What “Blindness” to Gender Differences Helps Women See and Do: Implications for Confidence, Agency, and Action in Male-Dominated Environments

What “Blindness” to Gender Differences Helps Women See and Do: Implications for Confidence, Agency, and Action in Male-Dominated Environments

By
Ashley Martin, Katherine W. Phillips
Organizational Behavior and Human Decision Processes. September
2017, Vol. 142, Pages 28-44

The ways in which we discuss gender (embracing vs. downplaying difference) has implications for women’s workplace confidence and behavior, especially in male-dominated environments and positions of power. In five total studies (N = 1453), across a variety of samples, we found that gender-blindness—the belief that gender differences should be downplayed—is a more adaptive strategy for increasing female workplace confidence than gender-awareness—the belief that gender differences should be celebrated.
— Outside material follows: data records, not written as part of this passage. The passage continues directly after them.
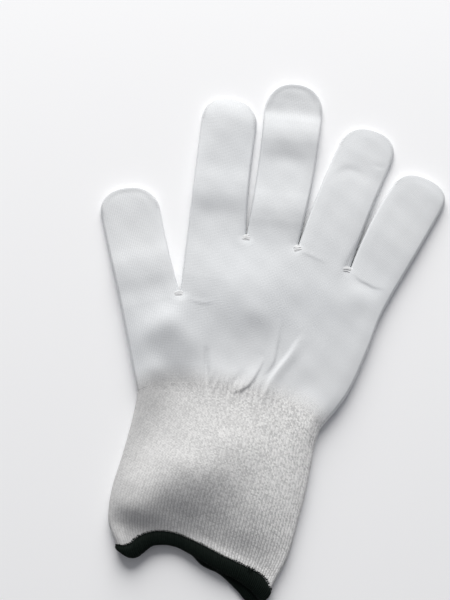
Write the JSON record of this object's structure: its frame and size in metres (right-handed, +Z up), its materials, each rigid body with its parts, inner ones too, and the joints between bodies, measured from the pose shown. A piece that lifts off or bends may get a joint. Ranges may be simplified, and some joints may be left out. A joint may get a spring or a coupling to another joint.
{
  "type": "nylon inspection glove",
  "caption": "Fine seamless-knit inspection glove lying flat, hollow from the open elastic cuff to the fingertips, with a dark overlocked hem.",
  "frame": {"origin": "middle of the glove's outline seen from above, on the surface that it lies on", "axes": "+Y from the hem to the middle fingertip, +X across the palm to the little finger, +Z up off the surface"},
  "size_m": [0.1563, 0.2404, 0.0151],
  "materials": {
    "knit_hand": "white nylon in a fine plain knit, matt",
    "knit_cuff": "white nylon laid in with elastic, a coarser speckled knit, matt",
    "hem_thread": "very dark green overlock thread wound closely over the edge"
  },
  "bodies": {
    "root": {"palm": "knit_hand", "thumb": "knit_hand", "index_finger": "knit_hand", "middle_finger": "knit_hand", "ring_finger": "knit_hand", "little_finger": "knit_hand", "cuff": "knit_cuff", "hem": "hem_thread"}
  },
  "joints": []
}
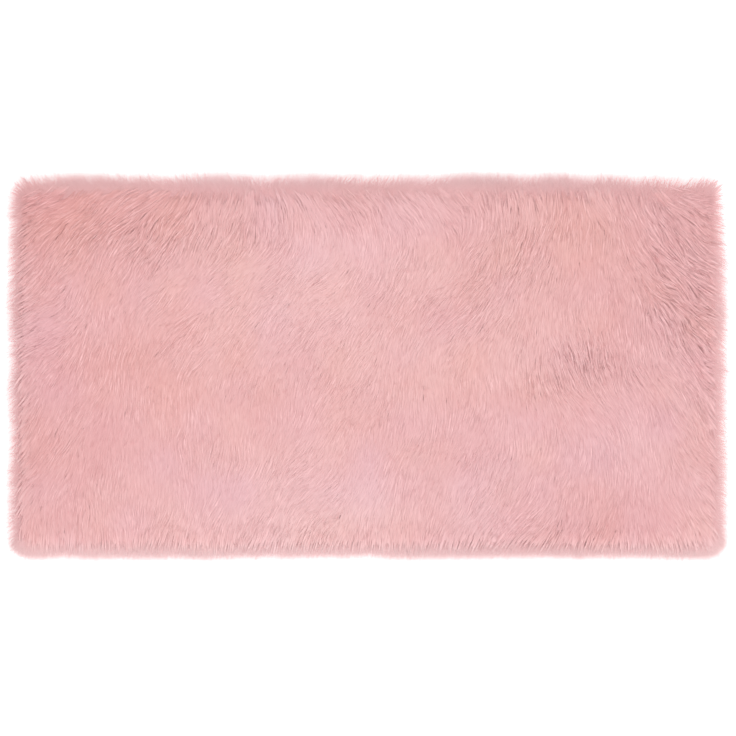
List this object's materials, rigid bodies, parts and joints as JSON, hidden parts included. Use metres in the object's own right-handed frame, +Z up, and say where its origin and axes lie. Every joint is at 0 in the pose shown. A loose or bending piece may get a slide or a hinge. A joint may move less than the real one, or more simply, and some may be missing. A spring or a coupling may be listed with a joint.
{
  "type": "faux sheepskin rug",
  "caption": "Flat rectangular rug of long-pile fake fur with rounded corners, its pile combed over the cut edge all round.",
  "frame": {"origin": "on the floor, under the middle of the rug", "axes": "+X along the long side, +Y from the edge the pile is combed towards to the opposite long edge, +Z up"},
  "size_m": [1.3034, 0.6932, 0.0334],
  "materials": {
    "fake_fur": "dusty pink long-pile knitted acrylic fake fur, combed flat"
  },
  "bodies": {
    "root": {"fur_fabric": "fake_fur"}
  },
  "joints": []
}
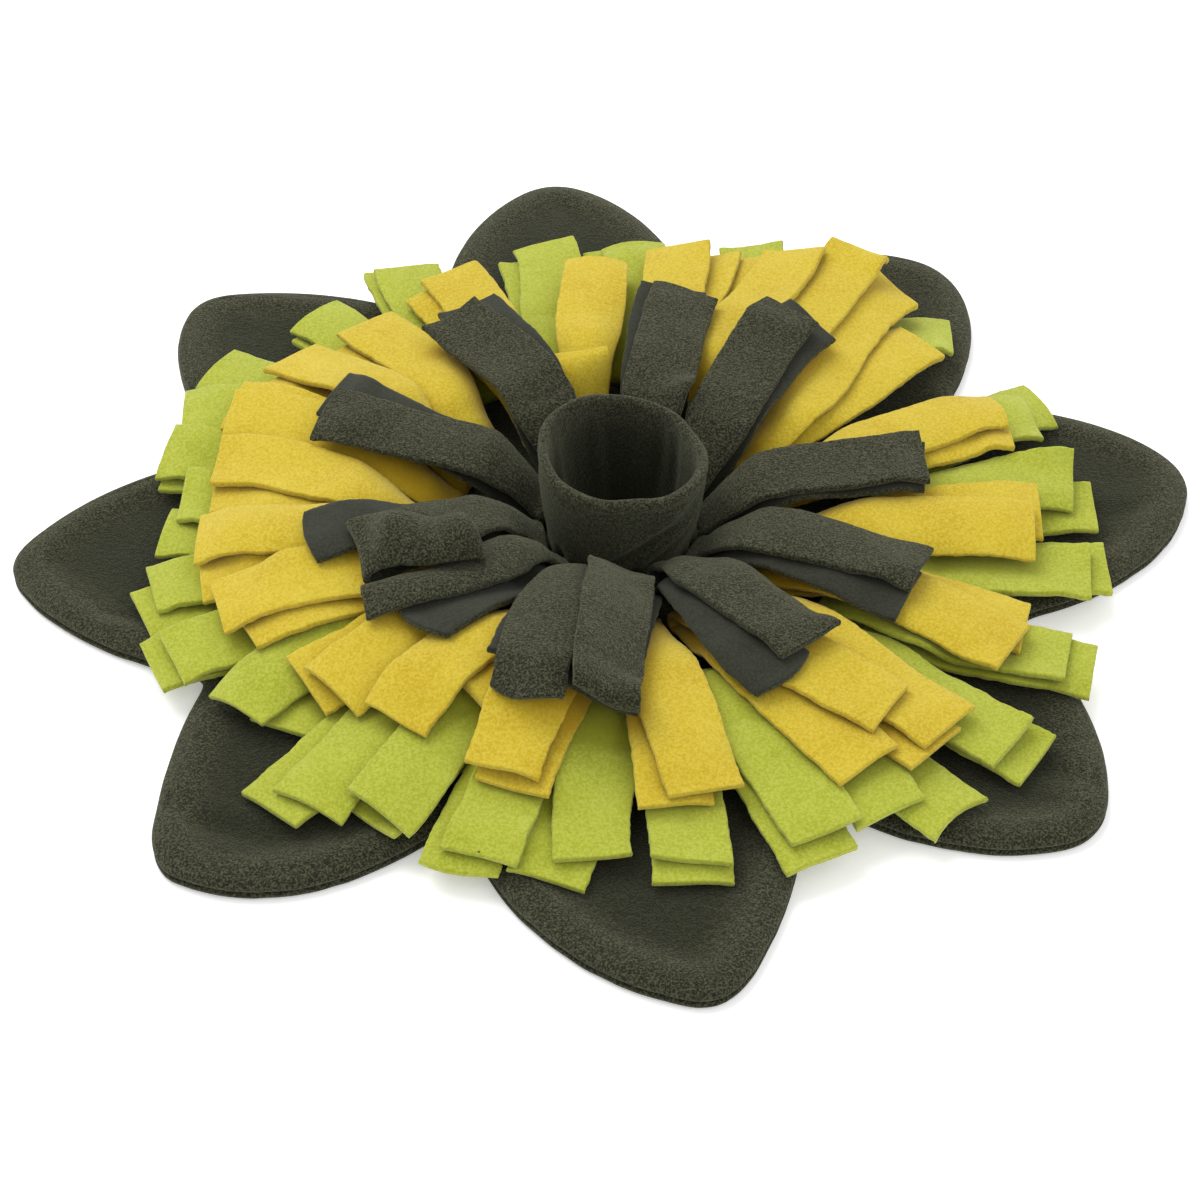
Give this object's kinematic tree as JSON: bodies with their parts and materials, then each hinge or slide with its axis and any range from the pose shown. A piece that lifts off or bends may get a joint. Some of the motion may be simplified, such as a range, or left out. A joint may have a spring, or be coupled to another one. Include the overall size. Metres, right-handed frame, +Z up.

In addition to increasing confidence, gender-blindness was related to actions necessary for reducing gender disparities (e.g., risk-taking, negotiation). We found that perceived gender differences in agency (i.e., assertiveness, independence) accounts for gender differences in workplace confidence, especially in male-dominated environments (e.g., business school) and positions of power (managerial positions). Finally, we found that gender-blindness either lessened or had no effect on men’s confidence, demonstrating the unique positive effect of gender-blindness on women’s confidence. Together, this research highlights the potential for downplaying differences, instead of emphasizing them, to combat the confidence gap.